L’Italia e gli italiani, sia quelli stanziali sia quelli della nuova diaspora dei cervelli, non hanno alcuna alternativa plausibile ad un forte europeismo.
Bisogna però chiarirsi, senza false retoriche, su quale contenuto debba auspicarsi si riempia questo europeismo. L’europeismo, infatti, è come il debito: ce n’è di buono e di pessimo.
La vicenda della campagna vaccinale, i tentennamenti di Merkel, la litigiosità e il gretto egoismo di molti stati membri, la mancanza di una strategia geo-politica che non abbia le stigmate del puro mercantilismo, l’arretratezza anche dei campioni europei nei settori cruciali dello sviluppo (nano tecnologie; informatica; social-media; controllo dei big data; intelligenza artificiale), l’incapacità di creare un nuovo equilibrio di welfare stanno dimostrando, mi pare, che l’Europeismo delle bandiere blu stellate che garriscono stagliandosi su avveniristici (solo per la nostra sensibilità architettonica, un po’ retrò) grattacieli vitrei è un Europeismo incapace di pensare il futuro; soprattutto, un futuro di crescita solidale.

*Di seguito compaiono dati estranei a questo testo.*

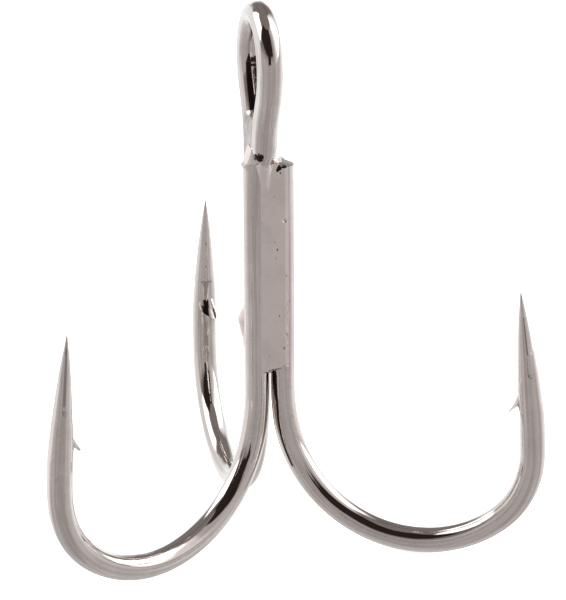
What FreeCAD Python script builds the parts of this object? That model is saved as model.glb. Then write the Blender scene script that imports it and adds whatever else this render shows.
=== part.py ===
import FreeCAD, Part

import math
import os

import Sketcher
from FreeCAD import Placement, Rotation, Vector

# A treble hook: three barbed wires brazed side by side. +Z is up, the shank's axis is the Z axis, the
# three bends rest on Z = 0 and the eyed wire's hook points to +Y. Millimetres and degrees throughout.
#
# Each wire lies in one plane. It is drawn in its own body's XZ plane, where X is the distance from the
# shank's axis, and the body's Placement turns that plane to the wire's azimuth.

SIZES = {
    # wire and shank
    "wire_radius": 1.0,
    "left_azimuth": -150.0,
    "right_azimuth": -31.1,
    "eyed_azimuth": 90.0,
    "shank_offset": 1.17,
    "eyed_offset": 1.375,
    "eyed_sideways": -0.52,
    "cut_height": 31.2,
    # bend: four tangent arcs, from the shank round to the point
    "throat_radius": 14.4,
    "throat_angle": 15.6,
    "heel_radius": 10.65,
    "heel_angle": 114.2,
    "front_radius": 7.5,
    "front_angle": 50.1,
    "rise_radius": 33.3,
    "rise_angle": 6.0,
    # ground point
    "point_half_angle": 8.2,
    "point_ease_radius": 36.0,
    "tip_radius": 0.04,
    # barb and the slot behind it, along the wire from the point's base and out from its centre line
    "barb_top": 1.15,
    "barb_under": 0.3,
    "barb_end": -0.28,
    "barb_reach": 1.84,
    "barb_bed": 0.5,
    "barb_width": 0.6,
    "slot_end": -1.15,
    "slot_floor": 0.75,
    "slot_width": 0.5,
    "slot_clear": 1.2,
    # eye: a tear-shaped loop, the same on both sides of its own middle line
    "eye_middle": -0.11,
    "neck_height": 32.03,
    "neck_bend_radius": 7.2,
    "neck_bend_angle": 27.6,
    "eye_leg": 1.5,
    "eye_side_radius": 4.4,
    "eye_side_angle": 59.0,
    # tail: the eye's end, ground to a taper that dies out in the front groove
    "tail_end_height": 29.3,
    "tail_end_front": -1.64,
    "tail_full_height": 31.9,
    "tail_full_front": -2.62,
    "trim_width": 4.0,
    # braze round the shank
    "braze_bottom": 14.5,
    "web_left": -0.8,
    "web_right": 1.36,
    "web_back": 0.59,
    "web_front": 1.68,
    "web_bottom_left": 14.1,
    "web_bottom_right": 14.9,
    "rear_left_depth": 0.62,
    "rear_right_depth": 0.72,
    "core_radius": 0.57,
    "bump_height": 17.7,
    "bump_half_height": 2.1,
    "bump_half_width": 0.6,
    "bump_half_depth": 0.9,
    "bump_centre_depth": 0.55,
    # braze on the cut ends and between the eye's two legs
    "end_rise": 0.95,
    "end_rim": 0.12,
    "end_crest_offset": 0.5,
    "neck_fill_back": -1.65,
    "neck_fill_depth": 3.1,
    "neck_fill_width": 1.8,
    "neck_fill_rise": 3.2,
}
SHEET = "sizes"
VOLUME_TOLERANCE = 0.01

BEND = [
    ("throat_radius", "throat_angle"),
    ("heel_radius", "heel_angle"),
    ("front_radius", "front_angle"),
    ("rise_radius", "rise_angle"),
]


def value(expression):
    """The number that a sum of cells such as "cut_height + end_rise" comes to."""
    total = 0.0
    sign = 1
    for word in expression.split():
        if word in ("+", "-"):
            sign = 1 if word == "+" else -1
        else:
            total += sign * SIZES[word]
    return total


def on_sheet(expression):
    """The same sum as a FreeCAD expression on the spreadsheet."""
    return " ".join("%s.%s" % (SHEET, word) if word in SIZES else word for word in expression.split())


# ---- dimensions that follow from the driving ones ----


def direction(angle):
    return Vector(math.cos(math.radians(angle)), math.sin(math.radians(angle)), 0)


def arc_end(start, heading, arc_radius, angle, side):
    """The end and centre of an arc; side is +1 for a left turn and -1 for a right turn."""
    centre = start + direction(heading + 90 * side) * arc_radius
    end = centre - direction(heading + angle * side + 90 * side) * arc_radius
    return end, centre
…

L’equilibrio sul quale è fondata la sua complessa architettura istituzionale è troppo delicato, troppo bisognoso della rarefazione e della sublimazione dei conflitti, tra regioni, tra interessi, tra culture, tra generazioni, per reggere alle crisi.
D’altra parte, la sua è una burocrazia di deracinés, senza radici, che inevitabilmente, dunque, sconta un eccesso di autoreferenzialità e di rigidità, che rende ardua ogni reazione adeguata alle emergenze, ogni capacità di adattamento ai cambiamenti.
Le strutture che non sanno affrontare le crisi, né reagire alle emergenze possono sopravvivere; possono, addirittura, consentire alle loro élites di prosperare. Non possono però giammai essere strumenti e luoghi di crescita.
Le parole d’ordine che lanciano, anche quelle più entusiasmanti, dalla green economy alla risilienza (che, in realtà, più che parola di speranza, come negli auspici di chi la usa, sta diventando ormai mezzo per la constatazione, attraverso però l’occultamento linguistico, del pessimo stato delle cose), finiscono per essere capi d’intestazione di nuovi protocolli, fini a sé stessi.
Bisognerebbe ritornare all’idea di un’Europa integrata, di europei e non di nazioni; un’Europa che metta a frutto le ricchezze che la storia e gli errori commessi nel lungo percorso della storia le hanno regalato; di un’Europa che sappia essere orgogliosa del proprio passato, per spiegare che, per molti versi, quel passato sarebbe ancora futuro in tante altre lande; soprattutto, per spiegare che non ci puoi essere futuro dell’umanità, senza tutela dell’uomo, dei diritti inalienabili (cioè invendibili e, dunque, senza prezzo) di cui ciascun appartenente alla specie è portatore.
Questa Europa, però, presuppone voglia di investimento e, dunque, di rischio.
Si diffonde però sempre di più l’idea che, per consentirci di vivere tranquillamente questo triste autunno della nostra cultura, si debba dare spazio al principio della massima prudenza.
E dunque sembriamo condannati ad un circolo vizioso, ingannati anche dall’ultimo beffardo vessillo: la Next Generation Ue, convinti, da un circuito meramente lessicale, che si lavori per il futuro, quando si sta solo cercando di consolidare un presente tombale.